A few of the world’s 10 largest oil producers (Russia, USA, and Canada) and the countries with the third and eighth largest oil reserves (Canada and Russia respectively) are in the G8. Seven of the nine largest nuclear energy producers are in the G8 (USA, France, Japan, Russia, Germany, Canada, UK), even though Germany will wean itself from nuclear power by 2022. The 7 largest donors to the UN budget for the 2011 annual fiscal year are in the G8 (U.S., Japan, Germany, UK, France, Italy, Canada.) The G8 and the BRIC countries makes up almost all of the 15-nation “trillion dollar club of nations.” All of the G8 and G8+5 countries (minus South Africa) are in the top twenty nations that are ranked by the amount of voting power and Special Drawing Rights (SDRs) in the IMF organization.

Source: wikipedia

G8 Countries – History

The concept of a forum for the world’s major industrialized democracies emerged following the 1973 oil crisis. In 1974, a series of meetings in the library of the White House in Washington, D.C. was known as the “Library Group”. This was an informal gathering of senior financial officials from the United States, the United Kingdom, West Germany, Japan and France. In 1975, French President Valéry Giscard d’Estaing invited the heads of government from West Germany, Italy, Japan, the United Kingdom and the United States to a summit in Château de Rambouillet. The six leaders agreed to an annual meeting organized under a rotating presidency, forming the Group of Six (G6). The following year, Canada joined the group at the behest of Germany’s Chancellor Helmut Schmidt and U.S. President Gerald Ford and the group became the Group of Seven (G7). The European Union is represented by the President of the European Commission and the leader of the country that holds the Presidency of the Council of the European Union. The President of the European Commission has attended all meetings since it was first invited by the United Kingdom in 1977 and the Council President now also regularly attends.

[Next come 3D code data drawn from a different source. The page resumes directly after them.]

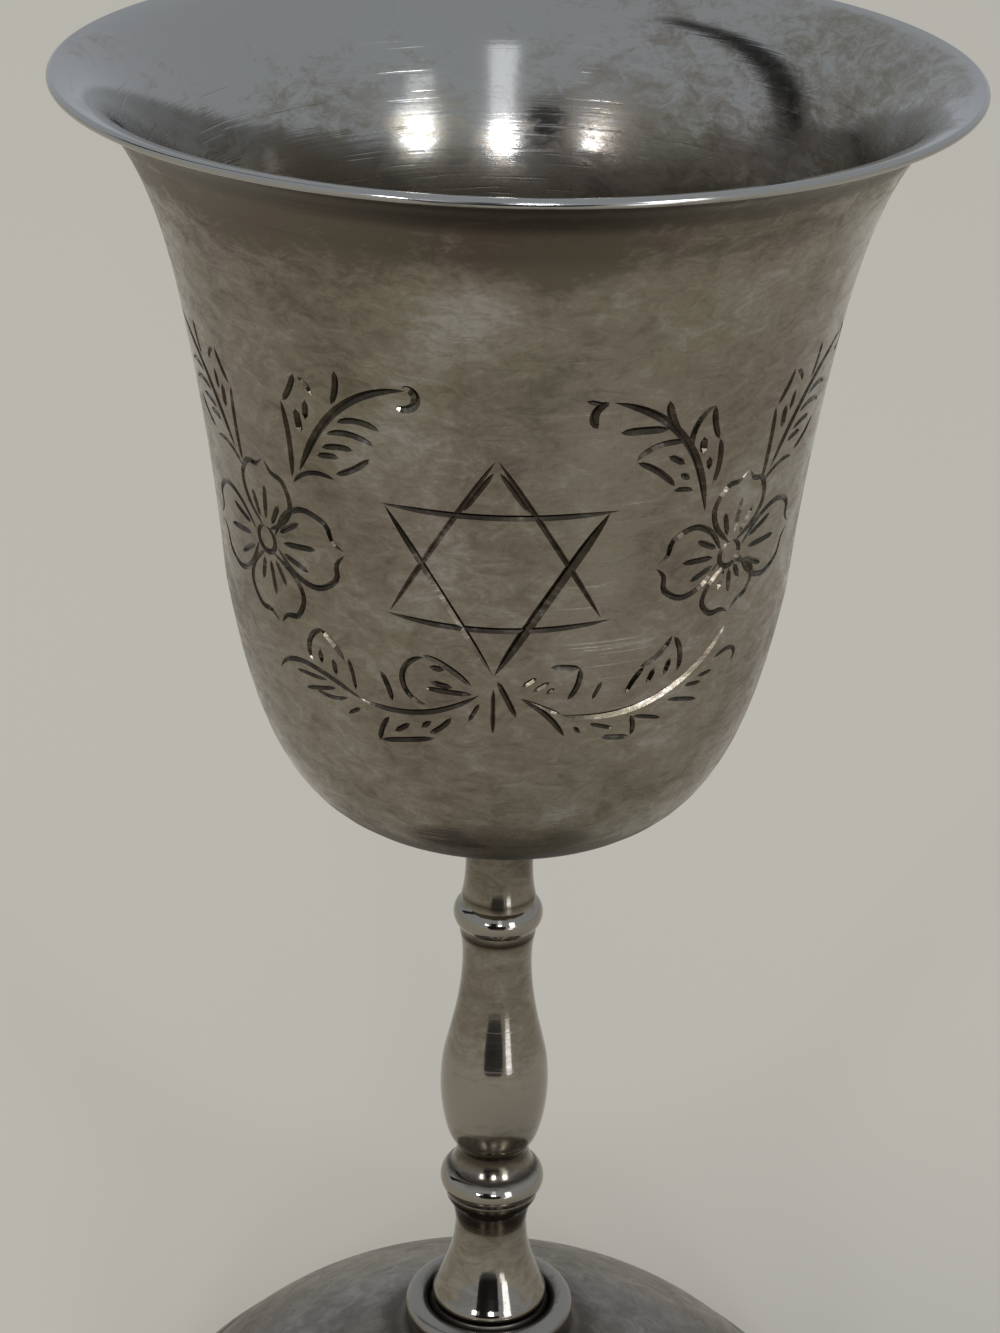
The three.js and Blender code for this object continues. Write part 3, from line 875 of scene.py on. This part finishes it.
graver, given, result = new_tree(
    "graver",
    "GeometryNodeTree",
    [
        ("Cuts", "NodeSocketGeometry"),
        ("Steepness", "NodeSocketFloat", STEEPNESS),
        ("Clearance", "NodeSocketFloat", CLEARANCE),
        ("Lift at the ends", "NodeSocketFloat", END_LIFT),
        ("Swell", "NodeSocketFloat", SWELL),
        ("Metal", "NodeSocketMaterial"),
    ],
    [("Bars", "NodeSocketGeometry")],
)
lines = add(graver, "GeometryNodeMeshToCurve", given["Cuts"])
upright = add(graver, "GeometryNodeSetCurveNormal", out(lines), mode="FREE")
upright.inputs["Normal"].default_value = (0, -1, 0)
share = out(add(graver, "GeometryNodeSplineParameter"), "Factor")
middle = calc(graver, "ABSOLUTE", calc(graver, "MULTIPLY_ADD", share, 2, -1))
swell = calc(graver, "SUBTRACT", 1, calc(graver, "POWER", middle, given["Swell"]))
width = out(add(graver, "GeometryNodeInputNamedAttribute", "width", data_type="FLOAT"))
depth = calc(graver, "MULTIPLY", calc(graver, "MULTIPLY", width, given["Steepness"]), swell)
lift = calc(graver, "MULTIPLY", given["Lift at the ends"], calc(graver, "SUBTRACT", 1, swell))
drop = calc(graver, "SUBTRACT", calc(graver, "ADD", given["Clearance"], depth), lift)
print("depth of a cut:", len(graver.nodes), "nodes")

# %% Finish the graver: sweep its section along the cuts
TRIANGLE_BACK = 0.5  # a triangle in a circle of radius 1 reaches this far behind its centre
TRIANGLE_HALF = math.sqrt(3) / 2  # and this far to each side

edge = add(graver, "GeometryNodeCurvePrimitiveCircle", 3, 1.0)
half_top = calc(graver, "DIVIDE", 0.5 / TRIANGLE_HALF, given["Steepness"])
scale = add(graver, "ShaderNodeCombineXYZ", 1 / (1 + TRIANGLE_BACK), half_top, 1.0)
section = add(graver, "GeometryNodeTransform", out(edge))
section.inputs["Translation"].default_value = (-TRIANGLE_BACK / (1 + TRIANGLE_BACK), 0, 0)
section.inputs["Rotation"].default_value = (0, 0, math.pi)
graver.links.new(out(scale), section.inputs["Scale"])
swept = add(graver, "GeometryNodeCurveToMesh", out(upright), out(section), drop, True)
real = add(graver, "GeometryNodeRealizeInstances", out(swept))
painted = add(graver, "GeometryNodeSetMaterial", out(real), None, given["Metal"])
graver.links.new(out(painted), result["Bars"])
print("the whole graver:", len(graver.nodes), "nodes")

# %% Wrap the drawing round the bowl
WALL_OUTLINE = bowl_outside(60, 30, 60)
WALL_OUTLINE = WALL_OUTLINE[np.diff(WALL_OUTLINE[:, 1], prepend=0) > 0]
WALL_NORMALS = normals_along(WALL_OUTLINE)


def on_bowl(u, z, height):
    """Places on the bowl, some height outside its surface."""
    radius = np.interp(z, WALL_OUTLINE[:, 1], WALL_OUTLINE[:, 0])
    outwards = np.interp(z, WALL_OUTLINE[:, 1], WALL_NORMALS[:, 0])
    upwards = np.interp(z, WALL_OUTLINE[:, 1], WALL_NORMALS[:, 1])
    radius = radius + height * outwards
    angle = (u + SWING) / UNROLL_R
    return np.stack([radius * np.sin(angle), -radius * np.cos(angle), z + height * upwards], 1)


corners = []
edges = []
widths = []
for path, width in cuts:
    first = len(corners)
    corners += [(u, -CLEARANCE, z) for u, z in path]
    edges += [(first + i, first + i + 1) for i in range(len(path) - 1)]
    widths += [width] * len(path)
flat_cuts = bpy.data.meshes.new("cuts")
flat_cuts.from_pydata(corners, edges, [])
store(flat_cuts, "width", widths)
bars = run_tree(link("graver_bars", flat_cuts), graver, {"Metal": cut_metal})
flat = positions(bars.data)
wrapped = on_bowl(flat[:, 0], flat[:, 2], -flat[:, 1]) * MM
bars.data.vertices.foreach_set("co", wrapped.astype(np.float32).ravel())
bars.data.update()
print("bars:", len(bars.data.polygons), "faces")

# %% [markdown]
# ## Cutting the grooves
# A boolean takes the bars away from the bowl. Where two cuts cross, their bars overlap, and a solver that
# takes the bars for one solid would leave thin walls inside the crossing. So the tree first splits the bars
# into one instance for each cut, and the boolean takes them away one after another. The sides of the
# grooves come from the bars, so their dark metal is what tells them from the rest of the bowl.

# %% Engrave
engraver, given, result = new_tree(
    "engraving",
    "GeometryNodeTree",
    [
        ("Bowl", "NodeSocketGeometry"),
        ("Graver bars", "NodeSocketObject"),
        ("Metal", "NodeSocketMaterial"),
    ],
    [("Engraved bowl", "NodeSocketGeometry")],
)
brought = add(engraver, "GeometryNodeObjectInfo", given["Graver bars"])
island = out(add(engraver, "GeometryNodeInputMeshIsland"), "Island Index")
single = add(engraver, "GeometryNodeSplitToInstances", out(brought, "Geometry"), None, island, domain="FACE")
cutting = add(engraver, "GeometryNodeMeshBoolean", operation="DIFFERENCE", solver="MANIFOLD")
engraver.links.new(given["Bowl"], cutting.inputs["Mesh 1"])
engraver.links.new(out(single), cutting.inputs["Mesh 2"])
real = add(engraver, "GeometryNodeRealizeInstances", out(cutting))
in_groove = add(engraver, "GeometryNodeMaterialSelection", given["Metal"])
painted = add(engraver, "GeometryNodeSetMaterial", out(real), out(in_groove), given["Metal"])
engraver.links.new(out(painted), result["Engraved bowl"])
run_tree(bowl, engraver, {"Graver bars": bars, "Metal": cut_metal})
bpy.data.objects.remove(bars)
print("engraved bowl:", len(bowl.data.polygons), "faces", [m.name for m in bowl.data.materials if m])

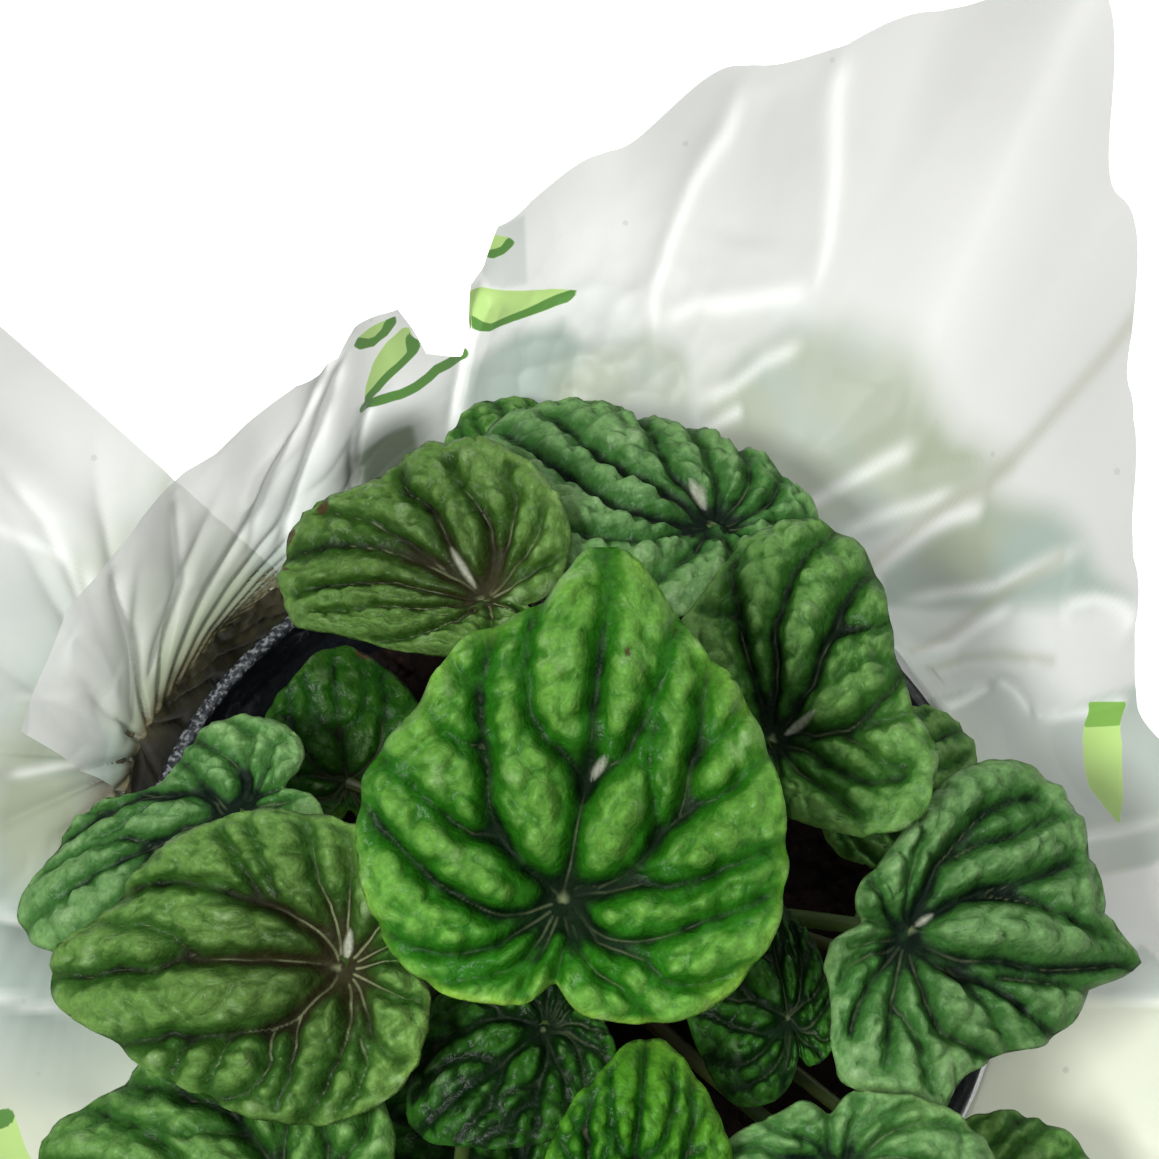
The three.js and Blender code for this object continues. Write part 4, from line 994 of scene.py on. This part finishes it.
def flare_station(direction):
    """Shoulder, edge and swing of the flare in each direction, eased between the stations."""
    table = np.array(FLARE, float)
    index = np.clip(np.searchsorted(table[:, 0], direction, side="left") - 1, 0, len(table) - 2)
    share = (direction - table[index, 0]) / (table[index + 1, 0] - table[index, 0])
    ease = (share * share * (3 - 2 * share))[:, None]
    return (table[index, 1:] * (1 - ease) + table[index + 1, 1:] * ease).T


def film_line(direction, height):
    """Radius, height and turn of the film: height is -1 at the hem, 0 at the collar, 1 at the edge."""
    shoulder_radius, shoulder_height, edge_radius, edge_height, swing = flare_station(direction)
    around = np.radians(direction)
    off = turn_between(around, math.radians(SLEEVE["stand_off_at"]))
    fade = smooth(SLEEVE["overlap_end"], SLEEVE["overlap_end"] + SLEEVE["overlap_fade"], direction)
    step = SLEEVE["overlap_step"] * (1 - fade)
    stand_off = SLEEVE["stand_off"] * bell(off, math.radians(SLEEVE["stand_off_spread"]))
    collar = SLEEVE["collar_radius"] + SLEEVE["clearance"] + stand_off + step
    stations = SKIRT + [(SLEEVE["collar_height"], 0)]
    place = (1 + np.minimum(height, 0)) * len(SKIRT)
    down_z = np.interp(place, range(len(stations)), [z for z, _ in stations])
    inset = np.interp(place, range(len(stations)), [inset for _, inset in stations])
    fold = SLEEVE["hem_fold"] * np.sin(SLEEVE["hem_folds"] * around) * (1 - down_z / SKIRT[-1][0])
    fold += 0.35 * fold * np.sin(2.3 * SLEEVE["hem_folds"] * around + 0.12 * down_z)
    skirt_radius = collar - inset + np.maximum(fold, -inset)
    up = np.maximum(height, 0)
    a, b, c = (1 - up) ** 2, 2 * up * (1 - up), up ** 2
    radius = a * collar + b * (shoulder_radius + step) + c * (edge_radius + step)
    level = a * SLEEVE["collar_height"] + b * shoulder_height + c * edge_height
    waves = 0.9 * np.sin(9 * around + 0.4) + 0.6 * np.sin(14 * around + 2.1)
    pleat_at = bell(off, math.radians(30))
    waves += 1.0 * np.sin(30 * around) * pleat_at
    push = waves * up * (1.6 - up)
    below = height < 0
    return (np.where(below, skirt_radius, radius + 0.5 * push),
            np.where(below, down_z, level - push),
            around + np.radians(swing) * up)


def film_arc(direction, height):
    """The flare laid out flat, roughly in millimetres."""
    return np.stack([np.radians(direction) * SLEEVE["flat_radius"], height * SLEEVE["flat_height"]], 1)


def flat_run(run):
    """A run of directions and heights as points on the flattened film."""
    return film_arc(*np.array(run, float).T)


def facets(arc, spacing, stretch, seed):
    """Gently hollow facets that meet in crisp creases, longer up the flare than across it."""
    draw = np.random.RandomState(seed)
    flat = arc / (spacing, spacing * stretch)
    low, high = np.floor(flat.min(0)).astype(int) - 1, np.ceil(flat.max(0)).astype(int) + 1
    seeds = np.array([(i, j) for i in range(low[0], high[0] + 1) for j in range(low[1], high[1] + 1)], float)
    seeds += draw.uniform(-0.48, 0.48, seeds.shape)
    nearest = np.full(len(flat), 99.0)
    for seed_place in seeds:
        nearest = np.minimum(nearest, ((flat - seed_place) ** 2).sum(1))
    return nearest - 0.22


def crumple(direction, height):
    """How far the film stands off its smooth line, in millimetres, by creases and crumples."""
    arc = film_arc(direction, height)
    total = np.zeros(len(arc))
    for run, rise, width in CREASES:
        width = max(width, SLEEVE["least_crease_width"])
        distance, along = distance_to_run(arc, flat_run(run))
        ends = smooth(0, 0.15, along) * smooth(1.0, 0.8, along)
        soft = 0.75 * width
        rounded = np.sqrt(distance ** 2 + soft ** 2) - soft
        profile = np.exp(-rounded / width) * smooth(6 * width, 3 * width, distance)
        total += 0.85 * rise * (0.2 + 0.8 * ends) * profile
    total += 1.5 * facets(arc, 30, 1.5, 3)
    total += 0.5 * facets(arc, 13, 1.3, 5)
    crushed = np.exp(-(((arc - film_arc(np.array([445.0]), np.array([0.5]))) / (16, 11)) ** 2).sum(1))
    total += crushed * (1.5 * facets(arc, 6.5, 1.0, 8) + 0.7 * facets(arc, 3.4, 1.0, 9))
    low = smooth(0.25, -0.1, height)
    total += low * 1.1 * facets(arc, 9, 3.0, 10)
    tuck = np.where(direction > 330, 518, 158)
    fan = (direction - tuck) / (np.abs(height) + 0.12)
    pleat = bell(turn_between(np.radians(direction), math.radians(150)), math.radians(26))
    folds = 1 - np.abs(np.sin(0.17 * fan + 0.6 * np.sin(0.05 * fan + 1)))
    total += pleat * smooth(0.75, 0.3, height) * 1.6 * folds ** 2
    return total


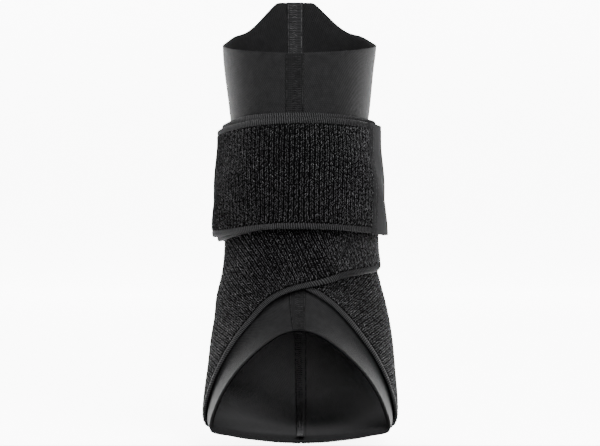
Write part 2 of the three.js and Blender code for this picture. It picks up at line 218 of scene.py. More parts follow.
def cloth(name, columns, rows, place):
    """A grid of cloth. From each vertex's shares of the way along and across it, place gives the vertex's
    spot and its coordinates on the flat cloth in metres, which become the UV map."""
    bm = bmesh.new()
    bmesh.ops.create_grid(bm, x_segments=columns, y_segments=rows, size=1)
    mesh = bpy.data.meshes.new(name)
    bm.to_mesh(mesh)
    bm.free()
    flat = np.empty(len(mesh.vertices) * 3)
    mesh.vertices.foreach_get("co", flat)
    along, across = (flat.reshape(-1, 3)[:, :2].T + 1) / 2
    spots, on_cloth = place(along, across)
    mesh.vertices.foreach_set("co", spots.ravel())
    corners = np.empty(len(mesh.loops), np.int32)
    mesh.loops.foreach_get("vertex_index", corners)
    mesh.uv_layers.new(name="cloth").data.foreach_set("uv", on_cloth[corners].ravel())
    mesh.shade_smooth()
    piece = bpy.data.objects.new(name, mesh)
    bpy.context.collection.objects.link(piece)
    return piece


def give_wall(piece, thickness, thinning=None, lined=False):
    """Thickness inwards from a grid of cloth. thinning holds a share of it for each vertex, and a lined
    piece has its second material on the inside and its third on its cut edges."""
    wall = piece.modifiers.new("wall", "SOLIDIFY")
    wall.thickness = thickness
    wall.offset = -1
    wall.use_even_offset = False
    if lined:
        wall.material_offset = 1
        wall.material_offset_rim = 2
    if thinning is not None:
        group = piece.vertex_groups.new(name="thinning")
        for vertex, weight in enumerate(thinning):
            group.add([vertex], float(weight), "REPLACE")
        wall.vertex_group = group.name


def dress(piece, finishes, slot, *nodes):
    """Gives a piece its materials and its place on the frame."""
    piece.data.materials.clear()
    for finish in finishes:
        piece.data.materials.append(finish.material)
    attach(piece, "root")
    if nodes:
        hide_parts(*nodes)


class Signal:
    """A shader socket that works as a number does in sums and products."""

    def __init__(self, finish, socket):
        self.finish = finish
        self.socket = socket

    def maths(self, operation, *values):
        return self.finish.node("ShaderNodeMath", {"operation": operation}, dict(enumerate(values)))

    def __add__(self, other):
        return self.maths("ADD", self, other)

    def __sub__(self, other):
        return self.maths("SUBTRACT", self, other)

    def __rsub__(self, other):
        return self.maths("SUBTRACT", other, self)

    def __mul__(self, other):
        return self.maths("MULTIPLY", self, other)

    def __pow__(self, other):
        return self.maths("POWER", self, other)

    def wave(self, pitch):
        """0 to 1 and back once each pitch."""
        return self.maths("SINE", self * (2 * math.pi / pitch)) * 0.5 + 0.5


class Finish:
    """One material: a Principled shader and the nodes that feed it."""

    def __init__(self, name, roughness, specular, sheen=0.0):
        self.material = bpy.data.materials.new(name)
        self.material.use_nodes = True
        self.tree = self.material.node_tree
        self.shader = self.tree.nodes["Principled BSDF"]
        self.shader.inputs["Roughness"].default_value = roughness
        self.shader.inputs["Specular IOR Level"].default_value = specular
        self.shader.inputs["Sheen Weight"].default_value = sheen
        self.shader.inputs["Sheen Roughness"].default_value = 0.4

    def node(self, kind, settings, inputs, output=0):
        made = self.tree.nodes.new(kind)
        for key, value in settings.items():
            setattr(made, key, value)
        for key, value in inputs.items():
            if isinstance(value, Signal):
                self.tree.links.new(value.socket, made.inputs[key])
            else:
                made.inputs[key].default_value = value
        return Signal(self, made.outputs[output])

    def feed(self, socket, signal):
        self.tree.links.new(signal.socket, self.shader.inputs[socket])

    def place(self):
        return self.node("ShaderNodeTexCoord", {}, {}, "Object")

    def on_cloth(self):
        """The coordinates along and across the flat cloth, in metres."""
        uv = self.node("ShaderNodeUVMap", {"uv_map": "cloth"}, {})
        return [self.node("ShaderNodeSeparateXYZ", {}, {0: uv}, axis) for axis in ("X", "Y")]

    def tint(self):
        return self.node("ShaderNodeAttribute", {"attribute_name": "tint"}, {}, "Fac")

    def mottle(self, grain, detail=2.0):
        """Soft noise from 0 to 1 whose grain is a length in metres."""
        inputs = {"Vector": self.place(), "Scale": 1 / grain, "Detail": detail}
        return self.node("ShaderNodeTexNoise", {}, inputs)

    def shade(self, dark, light, share):
        """A grey between two greys, with a cold cast."""
        ends = {6: (dark, dark, dark * 1.05, 1), 7: (light, light, light * 1.03, 1)}
        settings = {"data_type": "RGBA"}
        self.feed("Base Color", self.node("ShaderNodeMix", settings, {0: share, **ends}, 2))

    def relief(self, height, depth):
        """Small relief of a depth in metres, from a height of 0 to 1."""
        inputs = {"Strength": 1.0, "Distance": depth, "Height": height}
        self.feed("Normal", self.node("ShaderNodeBump", {}, inputs))


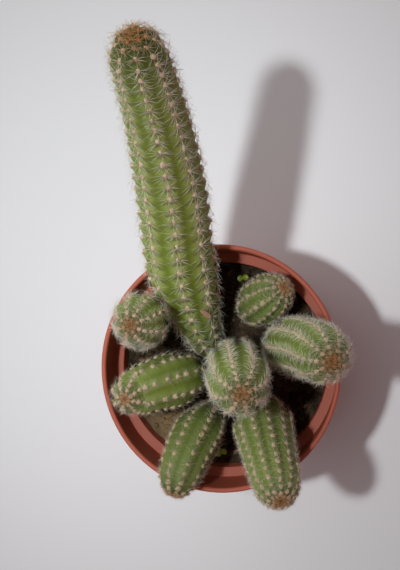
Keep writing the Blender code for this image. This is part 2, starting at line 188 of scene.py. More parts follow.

Following 1994’s G7 summit in Naples, Russian officials held separate meetings with leaders of the G7 after the group’s summits. This informal arrangement was dubbed the Political 8 (P8) – or, colloquially, the G7+1. At the invitation of Prime Minister of the United Kingdom Tony Blair and President of the United States Bill Clinton, Russia formally joined the group in 1997, resulting in the Group of Eight, or G8.